Darren Jones: Digital ID will provide foundation for modern public services

Chief secretary to PM says Digital ID can save tens of millions of pounds each year by reducing need for call centres and paperwork
Darren Jones showing a prototype. Photo: PA/Alamy

By Tevye Markson

11 Mar 2026

Digital ID can save government tens of billions of pounds each year by replacing expensive legacy paper-based systems, according to Darren Jones, the chief secretary to the prime minister.

Launching a consultation on the introduction of Digital ID on Tuesday, Jones said the reform will build the foundations for modern public services.

He said Digital ID – which will be free, not compulsory and built in house – will enable a transformation from a “legacy of call centres, paperwork and the need to tell your story multiple times to different parts of government, with hours on hold and not knowing where you are in the process” to “a truly modern Britain where public services work for you when you need them”.

"Because of a whole load of problems in the way that government works and collaborates together”, Jones said he cannot think of many public services that are currently “good enough in terms of the customer experience when you compare that with the private sector”. He put forward the Passport Office and driving licence system as two of the few areas that cut the mustard.

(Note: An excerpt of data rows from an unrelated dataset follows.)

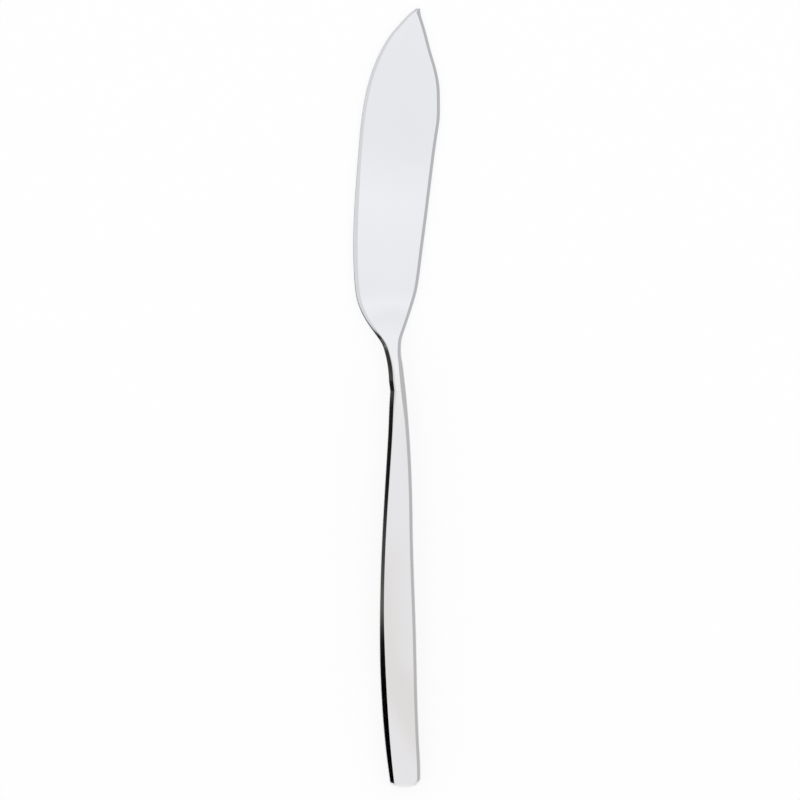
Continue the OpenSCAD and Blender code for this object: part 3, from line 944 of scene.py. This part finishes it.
class FISHKNIFE_OT_studio(bpy.types.Operator):
    """Set up the floor, the soft panel, the side cards, the world and the camera"""

    bl_idname = "fish_knife.studio"
    bl_label = "Photo studio"
    bl_options = {"REGISTER", "UNDO"}

    def execute(self, context):
        studio = context.scene.knife_studio
        self.lay_floor()
        self.hang_panel(studio)
        self.stand_cards(studio)
        self.fill_world(context.scene)
        self.place_camera(context.scene, studio)
        context.scene.view_settings.view_transform = "Standard"
        return {"FINISHED"}

    def lay_floor(self):
        """A floor of white paper, which keeps a little of the knife's shadow."""
        bpy.ops.object.select_all(action="DESELECT")
        bpy.ops.mesh.primitive_plane_add(size=FLOOR_SIZE, location=(0, 0, -FLOOR_DROP))
        floor = bpy.context.object
        floor.name = "studio_floor"
        bpy.ops.object.transform_apply(location=True, rotation=True, scale=True)
        material, tree, output, where = new_material("white_floor")
        paper = mixed(noise(where, *PAPER_FIBRES), *(shaded(WHITE, tone) for tone in PAPER_TONES))
        matt = node(tree, "ShaderNodeBsdfDiffuse", {}, {"Color": paper})
        glow = node(
            tree, "ShaderNodeEmission", {}, {"Color": shaded(WHITE, 1.0), "Strength": 1.0}
        )
        seen = self.seen_directly(tree)
        mix = node(tree, "ShaderNodeMixShader", {}, {0: seen, 1: matt, 2: glow})
        tree.links.new(mix.socket, output.inputs["Surface"])
        give_material(floor, material)

    def seen_directly(self, tree):
        """How much a ray sees the paper as even white, and not lit, with the knife's shadow."""
        camera, metal, glass = [
            node(tree, "ShaderNodeLightPath", output=name)
            for name in ("Is Camera Ray", "Is Glossy Ray", "Is Transmission Ray")
        ]
        return camera * SEEN_WHITE + (metal + glass) * MIRRORED_WHITE

    def add_sheet(self, name, size, location, rotation, shine):
        """A glowing sheet of the studio, which the camera doesn't see and which casts no shadow."""
        bpy.ops.object.select_all(action="DESELECT")
        bpy.ops.mesh.primitive_plane_add(size=1.0, location=location, rotation=rotation)
        sheet = bpy.context.object
        sheet.name = name
        sheet.scale = (*size, 1)
        bpy.ops.object.transform_apply(location=True, rotation=True, scale=True)
        material, tree, output, where = new_material(name + "_surface")
        glow = node(tree, "ShaderNodeEmission", {}, {"Color": shine(where), "Strength": MOST_SHINE})
        tree.links.new(glow.socket, output.inputs["Surface"])
        give_material(sheet, material)
        sheet.visible_camera = sheet.visible_shadow = False
        return sheet

    def hang_panel(self, studio):
        """A large soft panel over the knife, a little uneven along it, as a real one is."""

        def shine(where):
            return toned(coordinate(where, "Y") + coordinate(where, "X") * PANEL_SLANT, PANEL_TONES)

        size = (2 * studio.panel_reach, PANEL_LENGTH * studio.panel_height)
        self.add_sheet("soft_panel", size, (0, 0, studio.panel_height), (0, 0, 0), shine)

    def stand_cards(self, studio):
        """A card on the left, dark at its foot, and a grey one on the right, up to the panel."""
        height = studio.card_distance * studio.panel_height / studio.panel_reach

        def grey(where):
            return toned(coordinate(where, "Z"), GREY_CARD_TONES)

        def dark_footed(where):
            z = coordinate(where, "Z")
            foot = toned(coordinate(where, "Y"), DARK_FOOT_TONES)
            return mixed(smooth_step(z, DARK_TOP, PALE_FROM), foot, toned(z, PALE_CARD_TONES))

        for name, side, shine in (("dark_footed_card", -1, dark_footed), ("grey_card", 1, grey)):
            place = (side * studio.card_distance, 0, height / 2)
            card = self.add_sheet(name, (height, CARD_LENGTH), place, (0, math.pi / 2, 0), shine)
            card.visible_diffuse = False

    def fill_world(self, scene):
        """An even white surround."""
        world = bpy.data.worlds.new("white_surround")
        world.use_nodes = True
        tree = world.node_tree
        tree.nodes.clear()
        glow = node(
            tree, "ShaderNodeBackground", {}, {"Color": shaded(WHITE, 1.0), "Strength": 1.0}
        )
        output = tree.nodes.new("ShaderNodeOutputWorld")
        tree.links.new(glow.socket, output.inputs["Surface"])
        scene.world = world

    def place_camera(self, scene, studio):
        """A long lens straight above the knife."""
        data = bpy.data.cameras.new("camera")
        data.lens, data.sensor_width = studio.lens, SENSOR_WIDTH
        camera = bpy.data.objects.new("camera", data)
        scene.collection.objects.link(camera)
        distance = studio.frame_width * studio.lens / SENSOR_WIDTH
        camera.location = (*CAMERA_PLACE, distance + VIEW_HEIGHT)
        scene.camera = camera


class FISHKNIFE_PT_parts(bpy.types.Panel):
    """Lists the knife's parts in the sidebar"""

    bl_label = "Fish knife"
    bl_idname = "FISHKNIFE_PT_parts"
    bl_space_type = "VIEW_3D"
    bl_region_type = "UI"
    bl_category = "Fish knife"

    def draw(self, context):
        layout = self.layout
        for maker in MAKERS:
            layout.operator(maker.bl_idname)
        for name in SETTINGS:
            group = getattr(context.scene, name)
            box = layout.box()
            for key in group.bl_rna.properties.keys():
                if key not in ("name", "rna_type"):
                    box.prop(group, key)


MAKERS = (
    FISHKNIFE_OT_blade,
    FISHKNIFE_OT_neck_seam,
    FISHKNIFE_OT_handle_shells,
    FISHKNIFE_OT_filling,
    FISHKNIFE_OT_studio,
)
SETTINGS = {
    "knife_sizes": KnifeSizes, "knife_finish": KnifeFinish, "knife_studio": KnifeStudio,
}
CLASSES = (*SETTINGS.values(), *MAKERS, FISHKNIFE_PT_parts)


def register():
    """Registers the classes and gives the scene their settings."""
    for kind in CLASSES:
        bpy.utils.register_class(kind)
    for name, kind in SETTINGS.items():
        setattr(bpy.types.Scene, name, PointerProperty(type=kind))


def unregister():
    """Takes all of that back."""
    for name in SETTINGS:
        delattr(bpy.types.Scene, name)
    for kind in reversed(CLASSES):
        bpy.utils.unregister_class(kind)


def main():
    """Makes the pieces and the studio."""
    register()
    bpy.ops.fish_knife.blade()
    bpy.ops.fish_knife.neck_seam()
    bpy.ops.fish_knife.handle_shells()
    bpy.ops.fish_knife.filling()
    bpy.ops.fish_knife.studio()


if __name__ == "__main__":
    main()
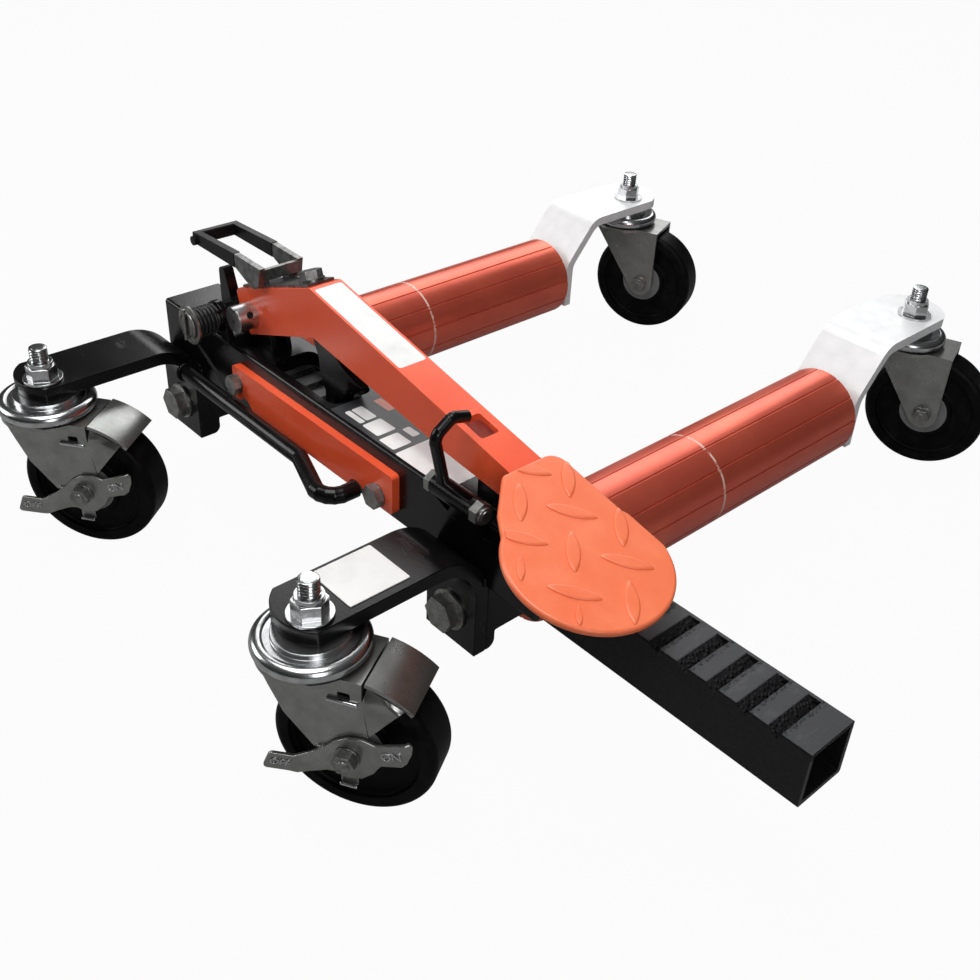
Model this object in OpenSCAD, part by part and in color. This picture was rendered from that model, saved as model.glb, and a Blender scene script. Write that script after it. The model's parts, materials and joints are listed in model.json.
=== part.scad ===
// Wheel-lifting positioning jack on four swivel casters.
// Two rollers close under a car tyre: the near half slides on a toothed bar
// and a foot pedal with a drive pawl walks the bar through the sleeve.
// X runs along the toothed bar, Y along the rollers, Z up from the floor.

/* [Layout] */
// Distance between the roller axes with the jack closed
roller_gap = 332; // [320:1:360]
// Height of the roller axes over the floor
axle_z = 69; // [66:0.5:74]
// Height of the toothed bar's underside over the floor
bar_z = 98.5; // [96:0.5:104]
// Height of the caster arms' top faces over the floor
arm_top = 130; // [128:0.5:136]

/* [Toothed bar] */
// Outer width of the square bar
bar_w = 38; // [34:1:40]
// Free end of the bar, from the middle between the rollers
bar_end = 420; // [400:5:480]
// Wall of the bar at the sides and below
bar_wall = 3.2; // [2.5:0.1:5]
// Wall of the bar under the teeth, measured from the tooth crests
rack_wall = 8.2; // [7:0.1:10]
// Distance from tooth to tooth
tooth_pitch = 20; // [16:1:30]
// Depth of each notch
tooth_depth = 4.8; // [3:0.1:5.2]
// Length of the ramp that leads down into a notch
tooth_ramp = 7; // [4:0.5:10]
// Width of the foot of the steep wall behind a notch
tooth_face = 1.6; // [0.5:0.1:3]
// Uncut rim that the teeth leave along the bar's far wall
back_rim = 3; // [2:0.5:4]
// Length of solid crest at the free end
end_crest = 20; // [14:1:40]

/* [Sleeve] */
// Running gap between bar and sleeve
slide_gap = 0.3; // [0.2:0.05:0.6]
// Side wall of the sleeve
sleeve_wall = 5.2; // [4:0.1:7]
// Top wall of the sleeve
sleeve_top_wall = 10.7; // [8:0.1:12]
// Corner radius of the sleeve
sleeve_round = 2.5; // [1:0.1:4]
// Right end of the sleeve, from the middle between the rollers
sleeve_end = 232.9; // [225:1:250]
// Gap between the closed slider block and the sleeve
closing_gap = 0.5; // [0.3:0.1:2]
// Left end of the slot for the drive pawl
slot_left = -52; // [-56:1:-40]
// Right end of the slot for the drive pawl
slot_right = 24; // [20:1:30]
// Width of the slot for the drive pawl
slot_w = 34; // [24:1:36]
// Thickness of the keeper strap under the left end
strap_t = 5; // [3:0.5:7]

/* [Caster arms] */
// Width of the near arms and their brackets
arm_w = 48; // [44:1:56]
// Thickness of the near arms
arm_t = 10; // [8:0.5:12]
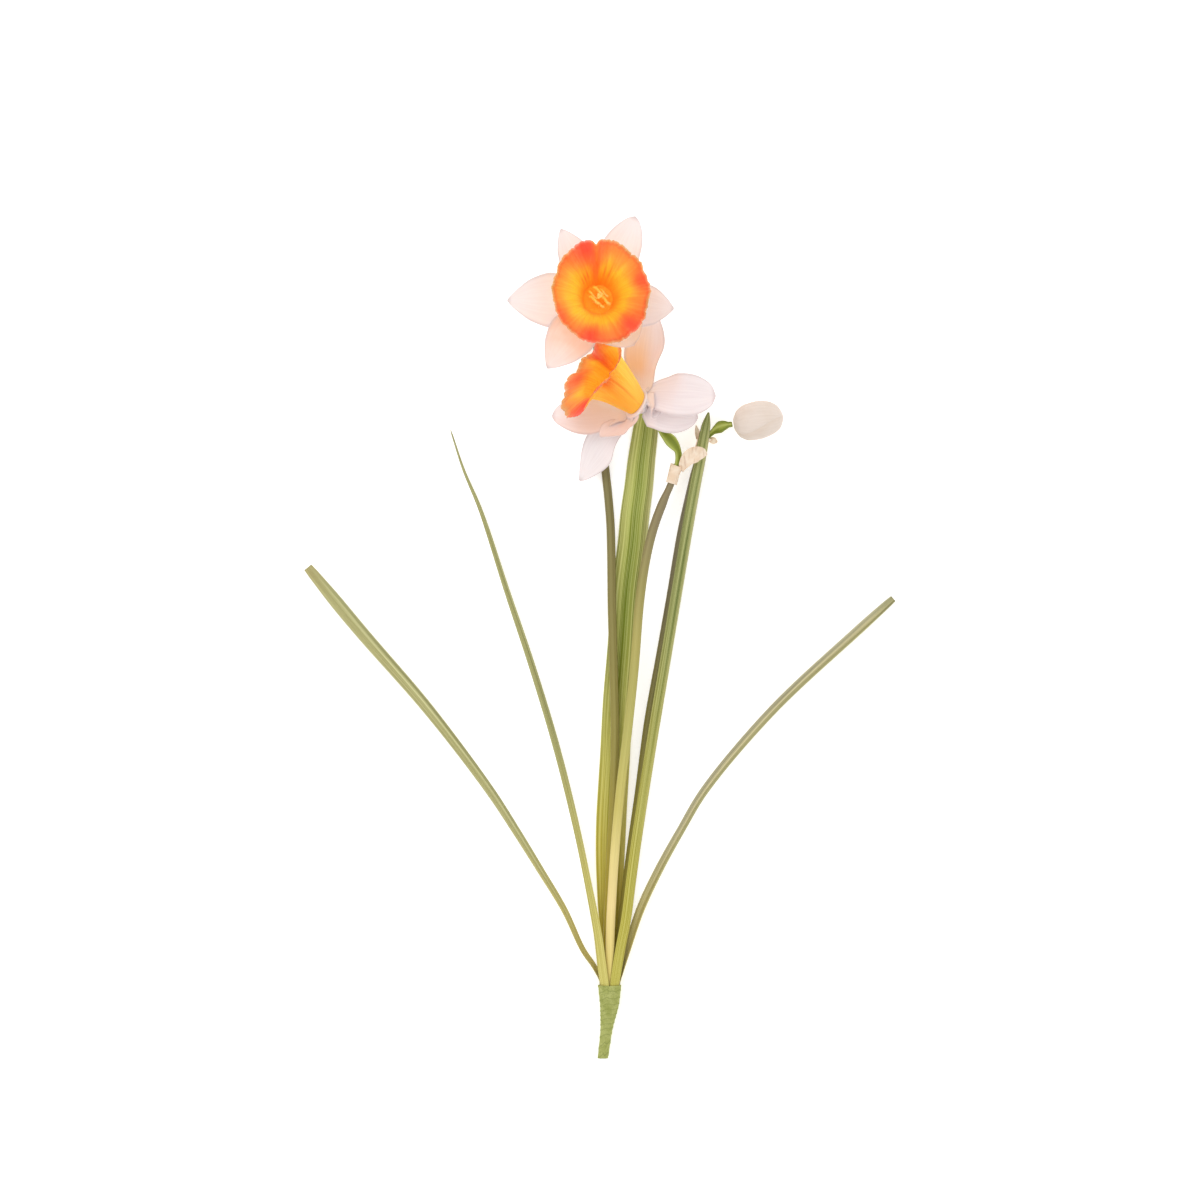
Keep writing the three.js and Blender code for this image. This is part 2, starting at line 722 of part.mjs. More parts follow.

"Supermarkets, banks and shops have all chosen to move their services online because it delivers a better customer experience and value for money, and other countries like Estonia fully digitised public services years ago," Jones said. "We need to catch up."

He added: “That's not to undermine the hard work that public officials and civil servants do and they try really hard, but we have to enable them to make better services, and building these modern digital foundations will allow them to do that in the future."

Jones said Britain is “quite far behind internationally” on building modern public services. As well as Estonia, Jones said Singapore, Australia, Belgium and Denmark are “vastly ahead of us”.

“So we can learn a lot from them about how to build this system and by doing it in-house, we can work with our intelligence agencies to make sure that we're at the cutting edge of that,” he said.

Jones said previous government estimates suggested “that if we’re able to digitise lots of these customer services, we can save tens and tens of billions of pounds a year that is currently going on very unproductive call centres, lots of paper shuffling, slow processes”.

Pointing out some of the areas where savings could be made, Jones noted that the DVLA currently processes 45,000 letters each day, Defra uses 500 different paper forms, and HMRC handles over 100,000 phone calls a day.

He said digitising services like these could free up money for other priorities like the NHS, or return money to taxpayers “because we’ve made public services cheaper to run”.

Consultation includes People's Panel 'gamble'

An initial eight-week public consultation is seeking feedback on how to build a system that is useful for the public, finishing on 5 May. 

This will be followed by a new type of consultation: a "People’s Panel for Digital ID" – an in-depth deliberative engagement process with a broadly UK-representative sample of 100-120 individuals to discuss the policy in detail. Individuals will be selected through sortition (civic lottery) and this process will conclude on 21 June, ending the formal consultation process.

Jones admitted that this is a "gamble" as "they get to vote at the end of it, to decide whether they like it or not, or what conditions they put around it, and I've made it a legal part of the government's consultation, and that's never been done before, because in many ways you're giving up control".

But the minister said he hopes this will result in members of the public "thinking that they have more say, more power, more access, to how these decisions are being made".

Legislation to implement digital ID is expected to be put before parliament later this year, with work on the app to begin in 2027. 

Jones said the NHS App will not link up with Digital ID, but all other customer-facing government services have the potential to become part of the app.

By the end of this parliament, Jones said the app should include services such as tax disc payments and  right to work checks, while services like childcare,  pension statements and HMRC data are "really a prize for the next parliament". 

Jones also said he expects to build in a mechanism which means that all future governments will have to go back to parliament for approval for each new service that comes onto the app in the future.